I am now standing outside of my door with a whining pulling dog who needs to pee, without phone, key, or a number memorized to help me get back in. Oh yeah, did I mention I haven't told my landlord about my dog yet?... whoops.

Then I remember we left a window open in the living room.

YAAAAAAAAAAY, I'm saved!

Problem is, I live on the second floor... ok, plan B --- there's a fire escape I can climb...

YAAAAAAAAAAAAAAY! I'm saved!!!

So I, content with this plan, take my doggie downstairs to pee, and carefully leave the front door open so I can get back in. While letting doggie roam in his favorite pee spot, I scout the perfect branch to help me knock down the fire escape. Plan B consists of knocking lever, stairs falling, me climbing.

So I head back to the door and start whacking (yes I did jump up and down while doing it) with all my might. But doggie was being a little brat and he was still tugging, so I was technically doing it one handed. So I took the loop of his leash, and looped it on some hook on the building.

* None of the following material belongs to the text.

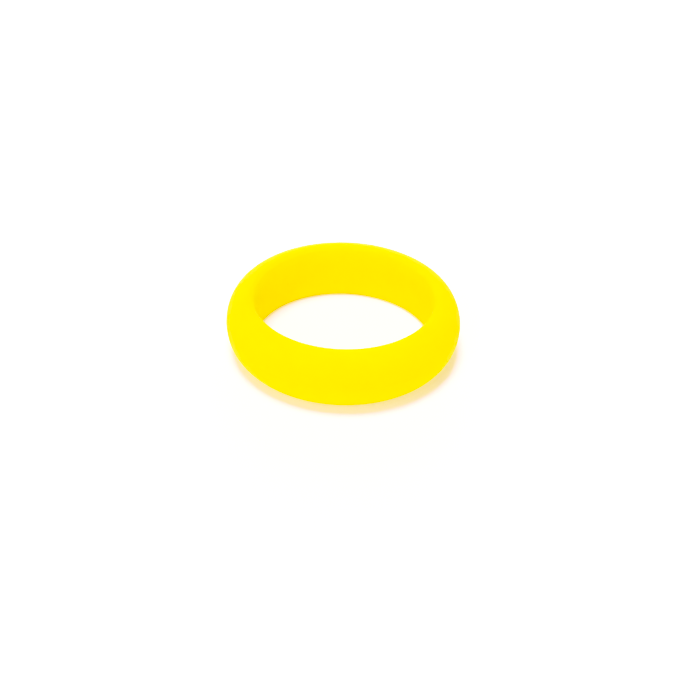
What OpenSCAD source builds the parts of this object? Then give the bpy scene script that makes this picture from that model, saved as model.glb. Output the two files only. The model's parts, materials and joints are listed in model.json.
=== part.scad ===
// One-piece moulded ring: a straight round bore inside, a domed crown outside.
// Millimetres. +Z runs along the bore, and the origin is the centre of the ring.

/* [Ring] */
// Outer diameter, at the crest of the crown
outer_d = 44.5; // [41:0.5:60]
// Diameter of the straight bore
bore_d = 34; // [28:0.5:36]
// Height of the band along its axis
height = 11.4; // [6:0.1:16]

/* [Edges] */
// Radius of the two rounded edges of the bore
edge_r = 0.8; // [0.4:0.1:1.2]
// Width of the flat land on each face, between the bore's edge and the crown
land_w = 0.3; // [0.2:0.05:0.8]

/* [Smoothness] */
// Straight steps in each rounded edge of the bore
edge_steps = 12; // [6:1:24]
// Straight steps across the crown, from face to face
crown_steps = 72; // [24:4:120]
// Segments round the ring in a preview
ring_segments = 180; // [60:12:360]

/* [Hidden] */
half_height = height / 2;
edge_centre = [bore_d / 2 + edge_r, half_height - edge_r];
// The crown is half an ellipse. It leaves the lands at crown_base_r and reaches out by crown_bulge.
crown_base_r = edge_centre.x + land_w;
crown_bulge = outer_d / 2 - crown_base_r;
silicone_yellow = [1, 0.87, 0.03];

// Points of an elliptical arc round a centre, between two angles.
function arc_points(centre, half_axes, from, to, steps) = [
    for (i = [0:steps])
        let (angle = from + (to - from) * i / steps)
            centre + [half_axes.x * cos(angle), half_axes.y * sin(angle)]
];

// The band's section, radius across and height up, anticlockwise from the lower end of the bore's wall.
function band_section() = concat(
    arc_points([edge_centre.x, -edge_centre.y], [edge_r, edge_r], 180, 270, edge_steps),
    arc_points([crown_base_r, 0], [crown_bulge, half_height], -90, 90, crown_steps),
    arc_points(edge_centre, [edge_r, edge_r], 90, 180, edge_steps)
);

module moulded_ring() {
    color(silicone_yellow)
        rotate_extrude($fn = ring_segments)
            polygon(band_section());
}

moulded_ring();
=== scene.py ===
"""A small one-piece ring of soft yellow silicone rubber, flat on a white sheet in soft studio light."""

import json
import math

import bmesh
import bpy
from mathutils import Matrix, Vector, noise


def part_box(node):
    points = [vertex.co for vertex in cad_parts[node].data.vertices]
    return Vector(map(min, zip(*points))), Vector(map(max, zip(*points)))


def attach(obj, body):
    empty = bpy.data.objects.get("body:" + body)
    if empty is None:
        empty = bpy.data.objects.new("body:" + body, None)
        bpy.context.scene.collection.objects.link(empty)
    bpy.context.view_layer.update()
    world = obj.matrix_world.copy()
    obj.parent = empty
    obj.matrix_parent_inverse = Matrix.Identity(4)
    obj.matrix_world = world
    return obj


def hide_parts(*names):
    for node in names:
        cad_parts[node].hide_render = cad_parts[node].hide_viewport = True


MM = 0.001

# The band's section. The outside comes from the CAD box and the bore from its mount.
EDGE_R = 0.8 * MM  # the bore's two rounded edges
LAND_W = 0.3 * MM  # the flat land on each face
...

This brought along plan C. After whacking a little bit (ok a lot bit) and realizing it wasn't working, I brilliantly devised a plan that would loop my dog's leash on the lever so that I may pull it with all my might, causing the stairs to fall, so that I may climb, and break into my living room window.

Problem: Doggie is attached to leash, and is a frequent runner when set loose.

I decide to stick him in the apt. building, and so I could make sure I didn't get locked out - I would pull the carpet over to the door to make sure it didn't shut all the way.

BRILLIANT!

So I take doggie inside, unclip him, and move carpet. It's all moving according to plan. Now -- before I go on, doggie is a very smart dog. He can find a way out of anything. He also has separation anxiety, and will stop at nothing to get to me if I'm nearby. --- So while closing the door behind me, to make sure he doesn't get out... I PULL THE DOOR AS TIGHT AS POSSIBLE TO MAKE SURE ITS CLOSED!

ARE YOU FUCKING KIDDING ME?!

Upon realizing this mistake, my instant thought: Try door

Locked

SHIT!!!
Now the puppy that no one knows i have is on the other side yelping and digging trying to get to me, and I'm on the other side in work clothes, slippers, and a leash with no dog.

*groan*

It's ok, on with the plan.

After a few lasso attempts, I hook the lever (YAY!) I tug a lot and it gets loose (YAY!) I tug some more and pull it free (YAAAAAAAAAAAAY!) Stairs start falling (YAY!) too fast (uh oh) *CRASH*

SHIT.

Then stairs start moving back up to the side (SHIT SHIT SHIT)

So I make a flying leap, to catch the stairs, I need to climb, after pulling the lever, so that I may break into my living room window.

I catch the stairs, take a deep breath, and start climbing.

Eventually I make it to my apartment, I unhinge the window, move our pet goldfish bernadette (who has thyrotoxicosis and the bulging eyes to go with it) and climb my way in. I run to the door to run downstairs and grab doggie --- only to find him sitting in front of the door with his tail wagging.

Little shit.

I grab the phone and call work to tell them I'm going to be late.

I look back at the room.

The screen is unhooked, the fire escape is down - and I'm pretty sure the whole neighborhood has seen me in my work clothes and slippers thinking I'm some sort of hoodlum trying to break in.

So I open our fire escape window and go back out to fix my mess. (doggie starts barking at momma to come back in because she's too far away)

I fix the screen and make my way over to the fire escape to push the lever back into place, that allowed me to climb the stairs, to my apartment, and break into my living room window. Easy, right?

So I position myself (still in work clothes, and slippers) grab the stairs, and pull.

OOOOOOOOOOOW!!!

THIS SHIT WILL NOT COME BACK UP!

SHIT SHIT SHIT SHIT

but wait!

The stairs have a counter lever platform. If I can get on that, and push it down, while pulling the lever to hold the stairs into place, I'm golden! However, this requires me to bend my body in very unnatural angles THROUGH the stairs while still grappling the railing and controlling the lever.

I try anyway.

After 10 minutes of karma sutra, yoga, whatever the hell it is people in the circus do that bends their bodies into extended unnatural shapes - I mustered enough of my body onto the platform, to lift the stairs, so that I may push the lever into place.

it took 5 minutes to get my body out of the position i put it in to get pressure on that damn platform, but I hike it back through my window, quiet my dog, put my hair in a ponytail and rush out of my house --- only to make it to work 10 minutes early, looking like shit, with a grease stain on my shirt.

BUT I had my keys in hand, cell phone, and I beat it before the other intern. TAKE THAT SPIDERMAN!